- Born: March 14, 1970 (age 56) Canton, New York, US
- Education: University of Chicago (PhD); Oberlin College (BA);
- Writing career
- Genres: Poetry, Literary Criticism
- Subjects: Modernism, pastoral traditions, ecology, contemporary American and British poetry, prosody

= Devin Johnston =

American poet (born 1970)

Devin Johnston (born 14 March 1970) is an American poet, professor, publisher, and literary critic. He has written several books of poetry including Sources (2008), which was shortlisted for the National Book Critics Circle Award for Poetry. He serves as the Eugene A. Hotfelder Professor in the Humanities at Saint Louis University, Missouri. In 2001, he co-founded Flood Editions with Michael O'Leary, and they remain co-editors of this non-profit, independent publisher.

==Life and Career==
Although Johnston was born in Canton, New York, he grew up in Winston-Salem, North Carolina. He began to write poetry at a young age but published only a few poems even into his twenties.

After receiving a BA from Oberlin College in 1992, Johnston studied to earn a PhD at The University of Chicago.

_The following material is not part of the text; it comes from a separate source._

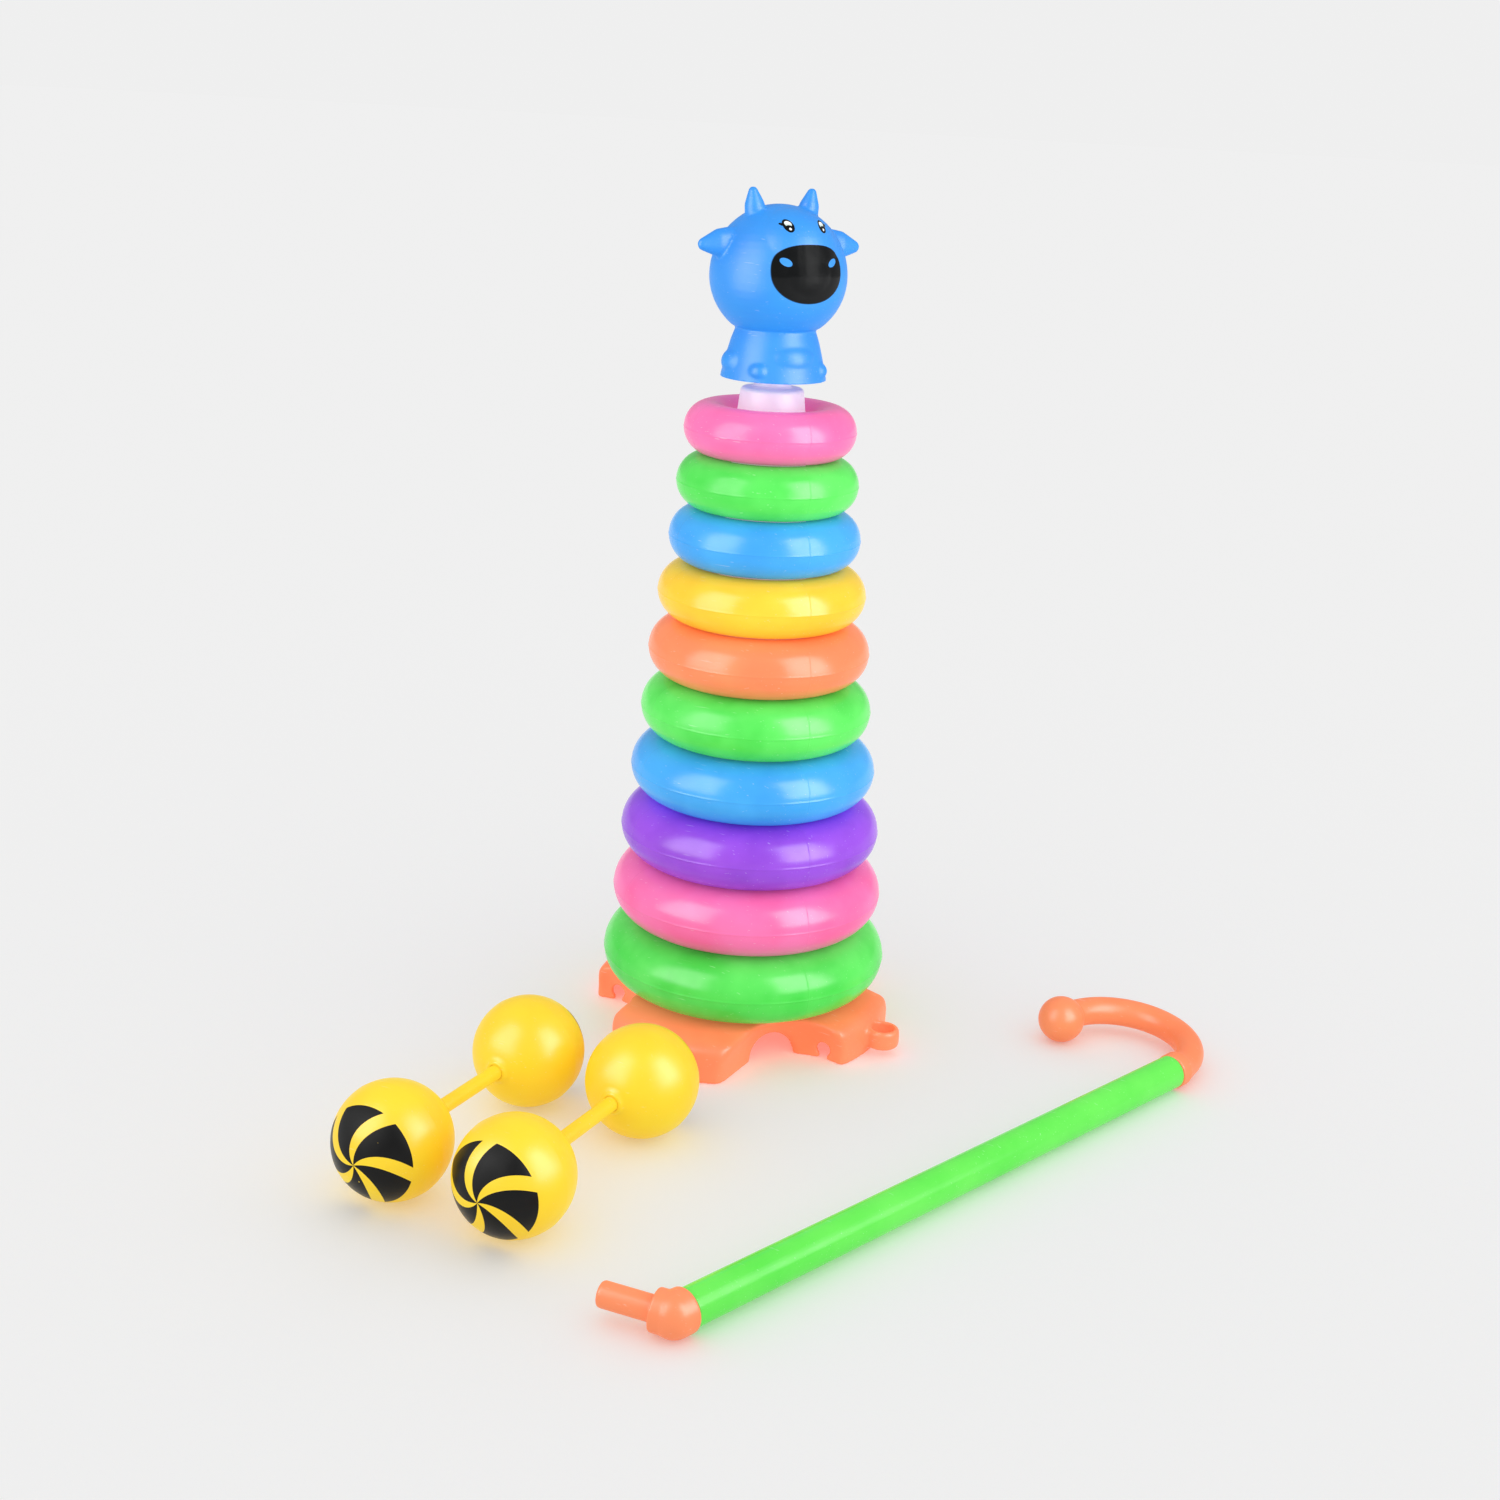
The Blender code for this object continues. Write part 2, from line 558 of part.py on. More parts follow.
def make_elbow(parent):
    """A round cap plugged into the tube, with the peg that drops into a pull loop."""
    plug = TUBE_RADIUS - TUBE_WALL - GAP
    end = -TUBE_LENGTH - GAP
    centre = end - COLLAR_LENGTH
    stations = [(end + PLUG_LENGTH, 0, 0, plug - CHAMFER),
                (end + PLUG_LENGTH - CHAMFER, 0, 0, plug),
                (end, 0, 0, plug), (end, 0, 0, ELBOW_RADIUS - ELBOW_EDGE)]
    for x, radius in arc((centre, 0), ELBOW_RADIUS, 90, CAP_STOP, BALL_STEPS):
        stations.append((x, 0, 0, radius))
    elbow = add_object("stick_elbow", skinned(stations), ORANGE)
    heading = Vector((math.cos(ELBOW_TURN), math.sin(ELBOW_TURN), 0))
    place = Matrix.Translation((centre, 0, 0)) @ heading.to_track_quat("Z", "Y").to_matrix().to_4x4()
    tip = [(0, PEG_LENGTH), (PEG_RADIUS - CHAMFER, PEG_LENGTH),
           (PEG_RADIUS, PEG_LENGTH - CHAMFER), (PEG_RADIUS, 0), (0, 0)]
    peg = add_object("peg", turned(tip, HOLE_SIDES, place))
    elbow.matrix_world = parent
    peg.matrix_world = parent
    boolean(elbow, peg, "UNION")


# ---- the whole toy ---------------------------------------------------------------------------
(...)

From 1995 to 2000, while earning his degree and shortly after, he worked as poetry editor and managing editor for Chicago Review. Even before graduating from The University of Chicago in 1999, Johnston began to plan the founding of Flood Editions with his friend Michael O'Leary.

Flood Editions released its first two books in 2001. Currently, the press publishes 4 volumes of poetry, short prose, and art each year.

In the same year, Johnston released his own first book of poetry, Telepathy, through the Australian independent publisher Paper Bark Press.

Also soon after graduating from The University of Chicago, Johnston entered his first academic position at St. Louis University. As a professor there today, Johnston teaches literature and creative writing. His courses focus mainly on poetry. In addition to his teaching, Johnston organizes a speakers series and workshops at local prisons through the Saint Louis University Prison Education Program.

==Works==

=== Poetry ===
Source:
- Johnston, Devin (2001). "Telepathy"
- ——— (2004). Aversions (poetry). Richmond, California: Omnidawn Press. ISBN 9781890650162.
- ——— (2008). Sources (poetry). New York City: Turtle Point Press. ISBN 9781933527161.
- Johnston, Devin (2011). "Traveler: Poems"
- ——— (2015). Far-Fetched: Poems (poetry). New York City: Farrar, Straus and Giroux. ISBN 9780374714086
- ——— (2019). Mosses and Lichens: Poems (poetry). New York City: Farrar, Straus and Giroux. ISBN 9780374719883.
- ——— (2023). Dragons: Poems (poetry). New York City: Farrar, Straus and Giroux. ISBN 9780374607302.

=== Literary Criticism ===
Source:
- ——— (2002). Precipitations: Contemporary American Poetry as Occult Practice (literary criticism). Middletown: Wesleyan University Press. ISBN 9780819565624.
- ——— (2009). Creaturely and Other Essays (literary criticism). New York City: Turtle Point Press. ISBN 9781933527222.

== Awards and Recognition ==
In 2012, Johnston was awarded the Friends of Literature prize by the Poetry Foundation for his poems New Song and A Close Shave.

The New York Times's "Best Poetry Books of 2015" included Johnston's fifth collection of poetry, Far-Fetched, and its "Best Poetry Books of 2019" included his seventh collection, Mosses and Lichens.